Pourquoi on la lit: Dans sa bande dessinée, Daria Bogdanska revient sur son éveil politique. Découvrant qu’elle est exploitée par son employeur en tant qu’immigrée, elle va essayer de faire valoir ses droits et ceux de ses collègues. Rencontre avec les syndicats, tentative de mobilisation, rencontre avec une journaliste d’investigation… Daria va chercher à faire exploser un scandale qui concerne de nombreux restaurants de Malmö. En toile de fond, elle détaille aussi ses galères financières, son triangle amoureux, ses amitiés avec des Suédois et raconte en creux la scène punk de Malmö. Dans un noir et blanc qui rappelle un peu l’œuvre de Marjane Satrapi, ce mémoire passionnant est un portrait saisissant de la société contemporaine et de la difficulté pour les individus de changer la donne.
Dans le noir de Daria Bogdanska, éditions Rackham. Traduit du suédois par Sophie Jouffreau.
Les Amours suspendues, de Marion Fayolle
© Marion Fayolle, éditions Magnani, 2017
Ça raconte quoi: Un homme, qui se dit fou amoureux de sa femme, ne peut s’empêcher de penser à ses amours passées et à toutes celles qu’il croise au quotidien.

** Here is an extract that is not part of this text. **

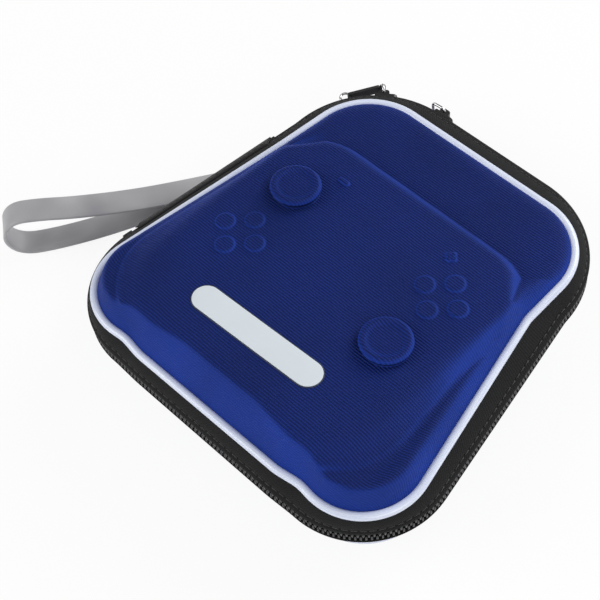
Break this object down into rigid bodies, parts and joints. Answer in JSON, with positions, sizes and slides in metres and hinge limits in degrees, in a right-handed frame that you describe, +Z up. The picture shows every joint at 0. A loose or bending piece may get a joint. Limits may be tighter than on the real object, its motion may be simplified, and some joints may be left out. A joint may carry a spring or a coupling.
{
  "type": "controller carrying case",
  "caption": "Zipped clamshell carrying case with a moulded gamepad outline on the lid, white piping and a hand strap.",
  "frame": {"origin": "middle of the flat underside of the base", "axes": "+Z up out of the lid, +Y from the handle end to the straight far edge, hinge and strap on -X"},
  "size_m": [0.2108, 0.1638, 0.0511],
  "materials": {
    "blue_fabric": "ribbed moulded polyester, slight sheen",
    "white_piping": "glossy",
    "black_fabric": "plain weave",
    "black_tape": "woven tape",
    "black_coil": "satin nylon",
    "black_enamel": "satin enamel",
    "white_label": "satin",
    "net": "open net",
    "elastic": "ribbed elastic",
    "grey_ribbon": "satin ribbon",
    "nickel": "polished",
    "black_rubber": "matte"
  },
  "bodies": {
    "base": {"base_shell": "blue_fabric", "base_piping": "white_piping", "base_side_band": "black_fabric", "base_seam_binding": "black_tape", "base_zip_tape": "black_tape", "base_zip_coil": "black_coil", "base_zip_stops": "black_enamel", "hinge_spine": "black_fabric", "retaining_strap": "elastic", "strap_anchor_tab": "black_tape", "hand_strap": "grey_ribbon"},
    "lid": {"lid_shell": "blue_fabric", "lid_piping": "white_piping", "lid_side_band": "black_fabric", "lid_seam_binding": "black_tape", "lid_zip_tape": "black_tape", "lid_zip_coil": "black_coil", "lid_zip_stops": "black_enamel", "label_patch": "white_label", "mesh_pocket": "net", "pocket_elastic": "elastic"},
    "right_slider": {"right_slider": "black_enamel"},
    "right_bail": {"right_bail": "nickel"},
    "right_pull": {"right_pull_tab": "black_rubber", "right_pull_ring": "nickel"},
    "left_slider": {"left_slider": "black_enamel"},
    "left_bail": {"left_bail": "nickel"},
    "left_pull": {"left_pull_tab": "black_rubber", "left_pull_ring": "nickel"}
  },
  "joints": [
    {"name": "lid_hinge", "type": "hinge", "parent": "base", "child": "lid", "pos_m": [-0.0756, -0.00767, 0.024], "axis": [-0.151, -0.9885, 0], "range_deg": [0, 130], "deforming": ["hinge_spine"]},
    {"name": "right_slider_slide", "type": "slide", "parent": "base", "child": "right_slider", "axis": [1, 0, 0], "range_m": [0, 0.046]},
    {"name": "left_slider_turn", "type": "hinge", "parent": "base", "child": "left_slider", "pos_m": [-0.0264, 0.0374, 0.024], "axis": [0, 0, 1], "range_deg": [-18, 14]},
    {"name": "right_bail_turn", "type": "hinge", "parent": "right_slider", "child": "right_bail", "pos_m": [-0.0265, 0.0805, 0.024], "axis": [0, 0, 1], "range_deg": [-100, 3]},
    {"name": "left_bail_turn", "type": "hinge", "parent": "left_slider", "child": "left_bail", "pos_m": [-0.05133, 0.07257, 0.024], "axis": [0, 0, 1], "range_deg": [-80, 1]},
    {"name": "right_pull_swing", "type": "hinge", "parent": "right_bail", "child": "right_pull", "pos_m": [-0.02929, 0.0803, 0.0212], "axis": [-0.9976, -0.0698, 0], "range_deg": [-75, 8]},
    {"name": "left_pull_turn", "type": "hinge", "parent": "left_bail", "child": "left_pull", "pos_m": [-0.05397, 0.07471, 0.024], "axis": [0, 0, 1], "range_deg": [-95, 1]}
  ]
}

Pourquoi on la lit: Marion Fayolle dissèque le sentiment amoureux avec un procédé passionnant: en imaginant une comédie musicale en BD. Les dialogues de ses personnages riment, comme des chansons, et le rythme de son dessin fait naître une partition dans l’esprit du lecteur. Elle les fait danser sur toute la page, avec un trait faussement naïf qui cache des trésors de complexité et de nombreux détails. Le jeu méta qu’elle opère avec le format de la bande dessinée, notamment lorsque ses personnages se colorient les uns les autres, sert son propos. Est-ce que la séduction est un jeu, une construction? Quelque part entre le Philémon de Fred et les films de Jacques Demy, on imagine bien revenir piocher ces Amours suspendues plus d’une fois dans la bibliothèque.
Les amours suspendues de Marion Fayolle, éditions Magnani.